RECORD EXTRACTS:

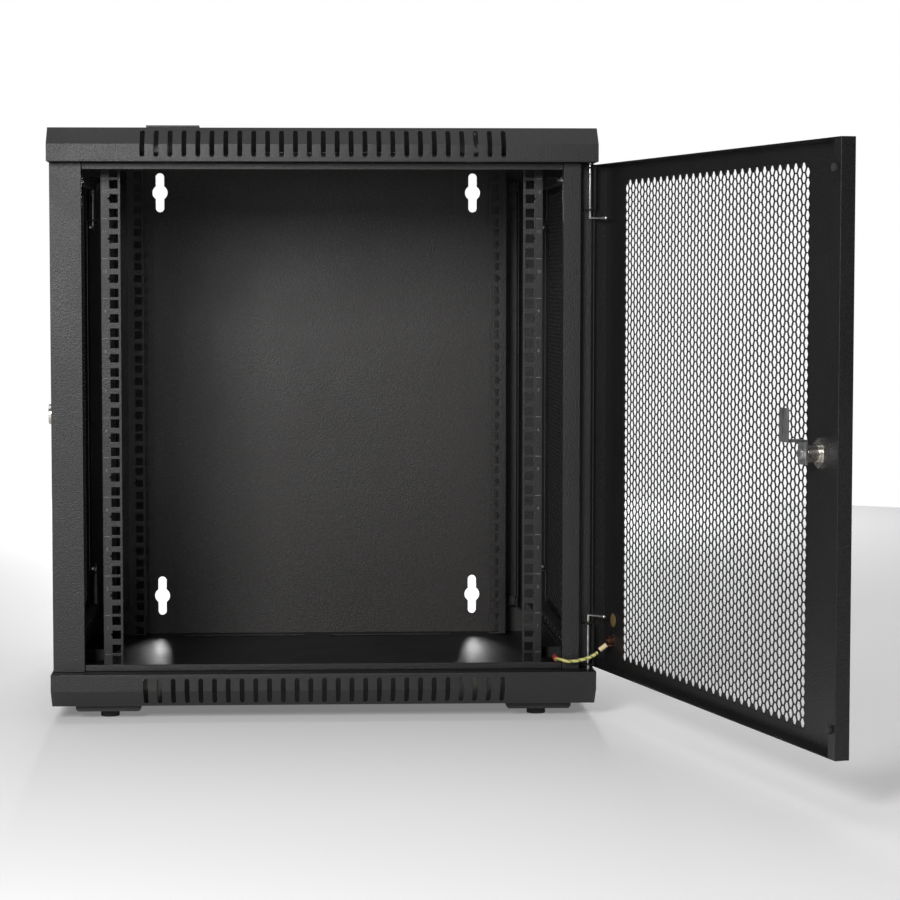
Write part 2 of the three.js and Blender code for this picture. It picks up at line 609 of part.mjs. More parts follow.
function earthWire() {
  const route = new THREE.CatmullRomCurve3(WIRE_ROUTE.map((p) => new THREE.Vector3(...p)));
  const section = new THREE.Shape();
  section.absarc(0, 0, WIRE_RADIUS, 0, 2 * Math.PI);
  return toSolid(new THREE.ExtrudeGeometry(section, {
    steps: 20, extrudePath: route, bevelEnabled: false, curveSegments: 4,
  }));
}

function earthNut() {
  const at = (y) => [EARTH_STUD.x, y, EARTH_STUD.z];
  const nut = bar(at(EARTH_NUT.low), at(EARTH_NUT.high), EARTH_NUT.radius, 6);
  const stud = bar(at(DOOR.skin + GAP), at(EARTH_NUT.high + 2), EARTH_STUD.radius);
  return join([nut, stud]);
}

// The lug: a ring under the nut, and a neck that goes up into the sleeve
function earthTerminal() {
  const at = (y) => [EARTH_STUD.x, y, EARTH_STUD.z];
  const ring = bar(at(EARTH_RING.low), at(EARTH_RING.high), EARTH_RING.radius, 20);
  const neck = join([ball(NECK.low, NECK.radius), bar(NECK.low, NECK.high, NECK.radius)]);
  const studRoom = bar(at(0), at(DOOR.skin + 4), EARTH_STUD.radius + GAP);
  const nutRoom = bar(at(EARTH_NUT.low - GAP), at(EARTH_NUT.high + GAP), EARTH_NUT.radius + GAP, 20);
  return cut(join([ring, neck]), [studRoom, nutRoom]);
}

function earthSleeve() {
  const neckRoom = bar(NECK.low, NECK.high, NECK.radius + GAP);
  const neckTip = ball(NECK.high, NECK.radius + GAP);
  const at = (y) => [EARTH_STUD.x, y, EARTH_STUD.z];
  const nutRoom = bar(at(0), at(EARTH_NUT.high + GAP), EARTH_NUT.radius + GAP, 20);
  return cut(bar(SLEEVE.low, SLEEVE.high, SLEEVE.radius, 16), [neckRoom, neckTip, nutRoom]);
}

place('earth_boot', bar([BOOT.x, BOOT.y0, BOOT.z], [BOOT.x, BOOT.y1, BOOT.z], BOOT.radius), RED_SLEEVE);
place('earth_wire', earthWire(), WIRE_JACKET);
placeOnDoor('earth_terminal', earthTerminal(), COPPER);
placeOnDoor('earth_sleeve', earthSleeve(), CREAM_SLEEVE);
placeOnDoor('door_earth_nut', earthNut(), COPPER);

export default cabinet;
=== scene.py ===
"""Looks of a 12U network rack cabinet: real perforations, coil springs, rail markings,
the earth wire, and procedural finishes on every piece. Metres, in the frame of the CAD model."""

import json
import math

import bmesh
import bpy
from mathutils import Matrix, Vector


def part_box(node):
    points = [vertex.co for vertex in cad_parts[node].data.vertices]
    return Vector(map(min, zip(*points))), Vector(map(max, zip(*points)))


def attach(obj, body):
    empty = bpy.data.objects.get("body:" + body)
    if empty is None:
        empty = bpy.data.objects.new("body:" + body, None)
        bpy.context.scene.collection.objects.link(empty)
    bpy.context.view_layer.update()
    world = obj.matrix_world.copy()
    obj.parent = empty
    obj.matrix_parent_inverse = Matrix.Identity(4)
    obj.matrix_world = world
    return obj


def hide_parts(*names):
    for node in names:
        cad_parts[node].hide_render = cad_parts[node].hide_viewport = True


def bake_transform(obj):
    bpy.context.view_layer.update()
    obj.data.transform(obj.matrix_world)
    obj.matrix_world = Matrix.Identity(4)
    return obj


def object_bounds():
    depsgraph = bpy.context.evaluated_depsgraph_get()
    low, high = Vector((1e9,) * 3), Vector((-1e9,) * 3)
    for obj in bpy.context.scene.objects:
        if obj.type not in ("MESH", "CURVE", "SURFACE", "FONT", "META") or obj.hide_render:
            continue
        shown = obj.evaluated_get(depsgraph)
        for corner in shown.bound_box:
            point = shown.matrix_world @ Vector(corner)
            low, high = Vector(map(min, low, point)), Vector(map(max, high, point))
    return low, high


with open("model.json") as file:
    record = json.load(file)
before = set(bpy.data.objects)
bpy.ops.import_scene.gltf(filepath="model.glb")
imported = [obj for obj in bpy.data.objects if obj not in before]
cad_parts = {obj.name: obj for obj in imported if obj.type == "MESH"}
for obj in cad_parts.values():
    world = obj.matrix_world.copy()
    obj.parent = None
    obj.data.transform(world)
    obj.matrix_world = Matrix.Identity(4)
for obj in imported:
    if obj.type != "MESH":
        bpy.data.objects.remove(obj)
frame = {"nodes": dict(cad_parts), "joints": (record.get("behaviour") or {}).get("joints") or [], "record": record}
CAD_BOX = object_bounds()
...
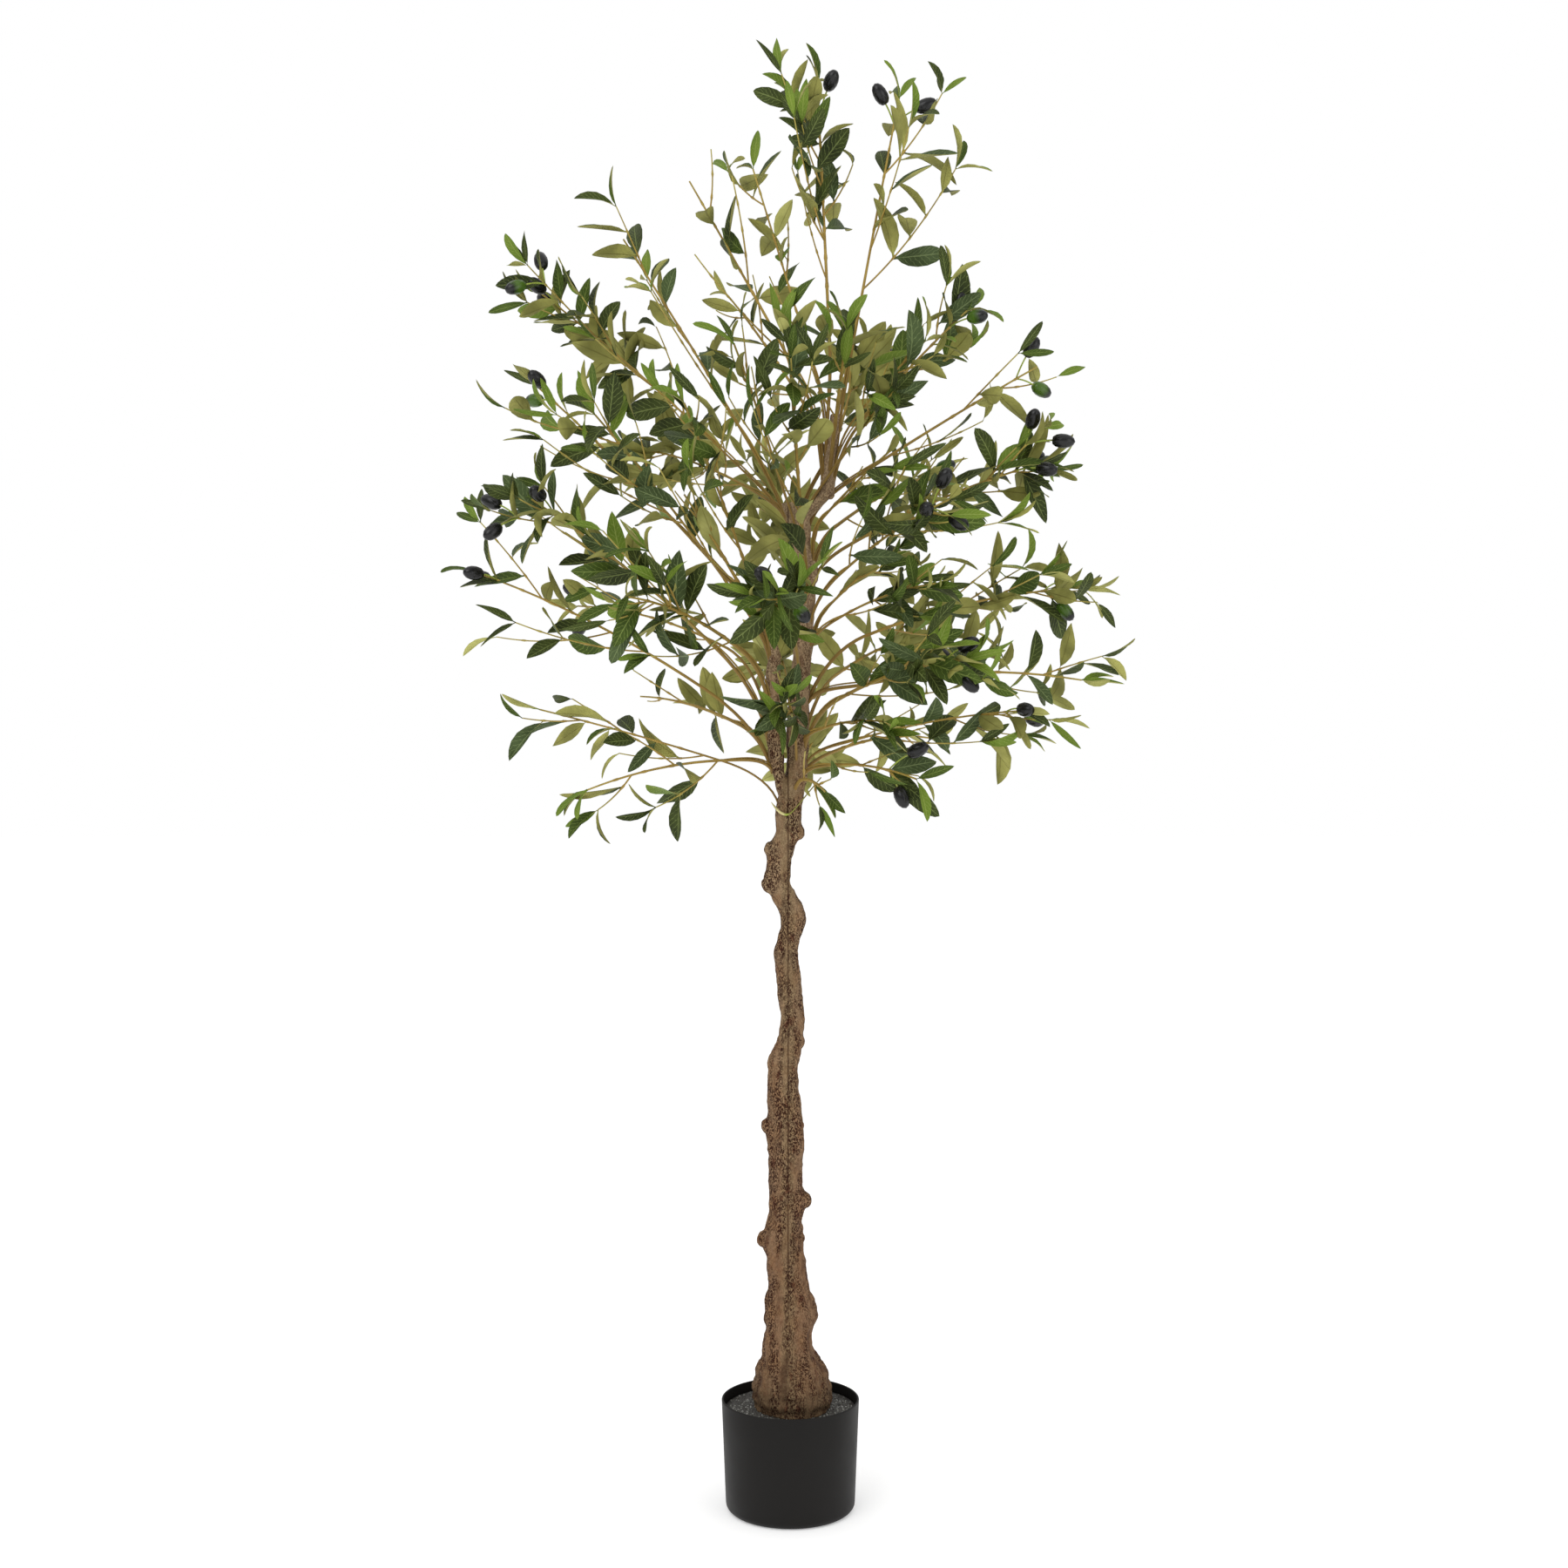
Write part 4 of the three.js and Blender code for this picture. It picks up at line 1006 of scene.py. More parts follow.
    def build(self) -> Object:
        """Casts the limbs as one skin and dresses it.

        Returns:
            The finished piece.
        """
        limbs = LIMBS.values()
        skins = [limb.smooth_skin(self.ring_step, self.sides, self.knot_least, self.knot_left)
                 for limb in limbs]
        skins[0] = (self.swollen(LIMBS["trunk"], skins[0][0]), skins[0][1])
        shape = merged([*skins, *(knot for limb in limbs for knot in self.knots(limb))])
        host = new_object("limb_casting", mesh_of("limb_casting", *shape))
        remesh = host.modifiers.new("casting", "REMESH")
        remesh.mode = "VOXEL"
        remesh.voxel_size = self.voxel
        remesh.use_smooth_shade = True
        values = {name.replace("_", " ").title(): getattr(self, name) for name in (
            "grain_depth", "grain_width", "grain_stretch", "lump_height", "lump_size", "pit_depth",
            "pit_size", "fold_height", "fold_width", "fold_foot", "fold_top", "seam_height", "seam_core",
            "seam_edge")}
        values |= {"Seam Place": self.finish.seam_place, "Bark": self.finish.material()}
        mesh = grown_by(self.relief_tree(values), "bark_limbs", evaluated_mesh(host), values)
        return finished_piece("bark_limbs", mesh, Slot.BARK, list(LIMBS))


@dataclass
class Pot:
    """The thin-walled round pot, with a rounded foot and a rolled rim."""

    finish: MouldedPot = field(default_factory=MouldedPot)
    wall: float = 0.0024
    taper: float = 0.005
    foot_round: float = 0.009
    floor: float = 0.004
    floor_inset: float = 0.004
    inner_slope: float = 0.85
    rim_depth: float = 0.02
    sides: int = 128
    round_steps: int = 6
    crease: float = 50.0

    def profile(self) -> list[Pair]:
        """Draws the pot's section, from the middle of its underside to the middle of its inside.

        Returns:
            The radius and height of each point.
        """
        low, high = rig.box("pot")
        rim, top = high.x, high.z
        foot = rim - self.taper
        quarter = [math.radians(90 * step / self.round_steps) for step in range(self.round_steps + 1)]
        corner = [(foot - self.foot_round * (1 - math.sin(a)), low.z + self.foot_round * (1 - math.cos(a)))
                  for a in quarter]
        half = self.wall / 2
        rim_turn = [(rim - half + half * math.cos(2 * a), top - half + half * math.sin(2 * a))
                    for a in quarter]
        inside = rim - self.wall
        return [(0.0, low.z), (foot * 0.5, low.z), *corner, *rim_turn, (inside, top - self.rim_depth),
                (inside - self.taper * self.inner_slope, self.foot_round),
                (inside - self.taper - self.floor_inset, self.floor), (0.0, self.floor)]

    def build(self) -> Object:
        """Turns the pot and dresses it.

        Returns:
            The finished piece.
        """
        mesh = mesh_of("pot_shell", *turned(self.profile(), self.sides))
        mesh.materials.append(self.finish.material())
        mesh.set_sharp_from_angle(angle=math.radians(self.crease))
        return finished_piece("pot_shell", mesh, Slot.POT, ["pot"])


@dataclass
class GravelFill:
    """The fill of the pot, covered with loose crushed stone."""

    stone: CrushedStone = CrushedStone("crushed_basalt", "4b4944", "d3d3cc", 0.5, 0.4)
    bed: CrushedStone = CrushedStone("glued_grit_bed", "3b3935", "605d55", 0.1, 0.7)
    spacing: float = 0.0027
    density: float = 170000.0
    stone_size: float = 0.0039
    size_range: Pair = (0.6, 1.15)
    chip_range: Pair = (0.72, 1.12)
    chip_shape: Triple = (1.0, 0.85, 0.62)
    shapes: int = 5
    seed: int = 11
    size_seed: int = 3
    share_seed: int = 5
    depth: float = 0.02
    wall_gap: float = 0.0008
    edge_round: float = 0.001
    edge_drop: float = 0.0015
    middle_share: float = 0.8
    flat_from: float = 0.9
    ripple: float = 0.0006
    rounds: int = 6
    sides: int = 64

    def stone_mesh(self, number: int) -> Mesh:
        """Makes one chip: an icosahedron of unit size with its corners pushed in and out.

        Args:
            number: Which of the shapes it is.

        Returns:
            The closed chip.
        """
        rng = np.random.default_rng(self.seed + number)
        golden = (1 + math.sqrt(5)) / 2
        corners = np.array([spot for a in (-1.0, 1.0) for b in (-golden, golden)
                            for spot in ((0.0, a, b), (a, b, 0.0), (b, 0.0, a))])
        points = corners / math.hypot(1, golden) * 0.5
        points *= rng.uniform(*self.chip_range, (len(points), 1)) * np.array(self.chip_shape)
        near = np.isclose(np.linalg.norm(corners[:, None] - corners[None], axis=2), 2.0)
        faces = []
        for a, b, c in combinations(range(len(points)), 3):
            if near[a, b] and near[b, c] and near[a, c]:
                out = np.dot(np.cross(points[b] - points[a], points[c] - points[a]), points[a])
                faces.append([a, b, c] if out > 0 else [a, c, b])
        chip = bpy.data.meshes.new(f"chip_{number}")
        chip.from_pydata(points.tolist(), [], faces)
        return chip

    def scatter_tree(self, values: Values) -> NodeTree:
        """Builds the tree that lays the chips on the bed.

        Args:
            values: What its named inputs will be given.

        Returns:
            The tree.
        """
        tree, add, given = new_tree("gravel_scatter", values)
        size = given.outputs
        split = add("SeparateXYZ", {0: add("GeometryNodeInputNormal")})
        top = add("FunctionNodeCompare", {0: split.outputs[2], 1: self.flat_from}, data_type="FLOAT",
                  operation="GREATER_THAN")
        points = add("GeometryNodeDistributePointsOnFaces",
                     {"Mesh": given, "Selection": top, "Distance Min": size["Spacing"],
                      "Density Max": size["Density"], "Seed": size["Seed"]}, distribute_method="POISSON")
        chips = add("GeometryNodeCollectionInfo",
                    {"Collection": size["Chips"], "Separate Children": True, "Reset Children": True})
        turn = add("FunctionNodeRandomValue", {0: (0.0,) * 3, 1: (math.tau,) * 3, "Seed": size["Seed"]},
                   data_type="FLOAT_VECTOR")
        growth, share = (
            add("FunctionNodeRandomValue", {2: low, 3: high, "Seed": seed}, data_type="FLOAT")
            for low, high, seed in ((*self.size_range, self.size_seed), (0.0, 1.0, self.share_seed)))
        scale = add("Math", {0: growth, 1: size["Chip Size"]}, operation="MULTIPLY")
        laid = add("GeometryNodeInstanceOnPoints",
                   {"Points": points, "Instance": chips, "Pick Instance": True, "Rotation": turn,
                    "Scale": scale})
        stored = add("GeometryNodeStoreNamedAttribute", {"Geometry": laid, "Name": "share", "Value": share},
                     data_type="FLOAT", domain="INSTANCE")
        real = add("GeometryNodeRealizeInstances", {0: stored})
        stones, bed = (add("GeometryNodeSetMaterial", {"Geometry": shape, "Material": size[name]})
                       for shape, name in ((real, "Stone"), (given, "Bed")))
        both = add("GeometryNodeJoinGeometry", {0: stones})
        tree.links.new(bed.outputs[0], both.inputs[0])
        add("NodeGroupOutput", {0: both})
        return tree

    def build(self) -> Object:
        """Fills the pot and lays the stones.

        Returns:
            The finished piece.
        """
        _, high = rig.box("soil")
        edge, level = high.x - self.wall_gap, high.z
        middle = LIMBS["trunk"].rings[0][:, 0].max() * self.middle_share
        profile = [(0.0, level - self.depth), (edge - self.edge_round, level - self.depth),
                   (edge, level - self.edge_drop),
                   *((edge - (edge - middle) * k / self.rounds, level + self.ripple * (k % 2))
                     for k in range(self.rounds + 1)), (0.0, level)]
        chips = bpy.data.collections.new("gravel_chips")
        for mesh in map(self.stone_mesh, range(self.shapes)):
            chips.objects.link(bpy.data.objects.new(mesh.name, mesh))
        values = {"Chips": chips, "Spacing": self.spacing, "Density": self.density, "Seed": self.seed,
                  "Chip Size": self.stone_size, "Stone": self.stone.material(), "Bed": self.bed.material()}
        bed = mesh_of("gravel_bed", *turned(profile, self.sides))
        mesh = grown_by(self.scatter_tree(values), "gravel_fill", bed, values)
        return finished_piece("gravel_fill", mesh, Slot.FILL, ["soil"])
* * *
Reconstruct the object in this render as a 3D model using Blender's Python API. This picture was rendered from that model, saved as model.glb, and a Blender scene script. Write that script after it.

OBJECTIVE: Exactly and exclusively, reproduce the lines that start at the line containing "BOOT.z], BOOT.radius), RED_SLEEVE);" and end at the line containing "shown = obj.evaluated_get(depsgraph)", inclusive of both.

ANSWER FOR THE TASK:
place('earth_boot', bar([BOOT.x, BOOT.y0, BOOT.z], [BOOT.x, BOOT.y1, BOOT.z], BOOT.radius), RED_SLEEVE);
place('earth_wire', earthWire(), WIRE_JACKET);
placeOnDoor('earth_terminal', earthTerminal(), COPPER);
placeOnDoor('earth_sleeve', earthSleeve(), CREAM_SLEEVE);
placeOnDoor('door_earth_nut', earthNut(), COPPER);

export default cabinet;
=== scene.py ===
"""Looks of a 12U network rack cabinet: real perforations, coil springs, rail markings,
the earth wire, and procedural finishes on every piece. Metres, in the frame of the CAD model."""

import json
import math

import bmesh
import bpy
from mathutils import Matrix, Vector


def part_box(node):
    points = [vertex.co for vertex in cad_parts[node].data.vertices]
    return Vector(map(min, zip(*points))), Vector(map(max, zip(*points)))


def attach(obj, body):
    empty = bpy.data.objects.get("body:" + body)
    if empty is None:
        empty = bpy.data.objects.new("body:" + body, None)
        bpy.context.scene.collection.objects.link(empty)
    bpy.context.view_layer.update()
    world = obj.matrix_world.copy()
    obj.parent = empty
    obj.matrix_parent_inverse = Matrix.Identity(4)
    obj.matrix_world = world
    return obj


def hide_parts(*names):
    for node in names:
        cad_parts[node].hide_render = cad_parts[node].hide_viewport = True


def bake_transform(obj):
    bpy.context.view_layer.update()
    obj.data.transform(obj.matrix_world)
    obj.matrix_world = Matrix.Identity(4)
    return obj


def object_bounds():
    depsgraph = bpy.context.evaluated_depsgraph_get()
    low, high = Vector((1e9,) * 3), Vector((-1e9,) * 3)
    for obj in bpy.context.scene.objects:
        if obj.type not in ("MESH", "CURVE", "SURFACE", "FONT", "META") or obj.hide_render:
            continue
        shown = obj.evaluated_get(depsgraph)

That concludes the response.